3-COLOR AND 1+1-RESONANCE IONIZATION MASS-SPECTROMETRY OF ZIRCONIUM SPUTTERED FROM REFRACTORY CARBIDES

Although resonance ionization mass spectrometry (RIMS) has proved a powerful tool in trace analyses of pure elemental materials, much less attention has been given to refractory multicomponent materials of interest in many geochemical applications.

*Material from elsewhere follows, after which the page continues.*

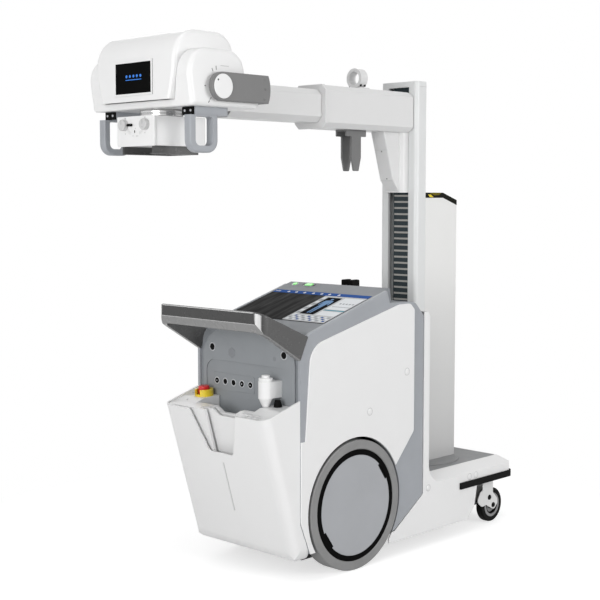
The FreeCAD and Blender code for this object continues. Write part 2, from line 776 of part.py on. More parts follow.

As preparation for analyses of minor amounts of Zr in refractory carbide interstellar grains, we have detected zirconium atoms sputtered from Zr metal and a ZrC powder, using both 1 + 1 and three-color RIMS. The two spectroscopic schemes were quantitatively evaluated for studies of chemically complex samples via (1) matrix sensitivity measurements, in which the Zr resonance signals obtained from ZrC and Zr metal under identical experimental conditions were compared; (2) measurement of the resonant enhancement of Zr sputtered from ZrC, relative to (isobarically interfering) Mo and Ti-2 sputtered from Mo2C and TiC samples, respectively; and (3) for the three-color study, measurement of the saturation curves for the individual Zr isotopes for each of the laser wavelengths employed. No Ti-2 signal was observed above the analog noise level for either scheme. The three-color ionization is easily saturated and yields a Zr/Mo selectivity of 3600 +/- 1400. An odd-even Zr isotope effect was clearly evident in a comparison of the measured off- and on-resonance Zr-91 abundance. The results here should prove useful in quantitative RIMS analyses of compound refractory matrices and in the assessment of the potential for RIMS in studies of interstellar carbide grains.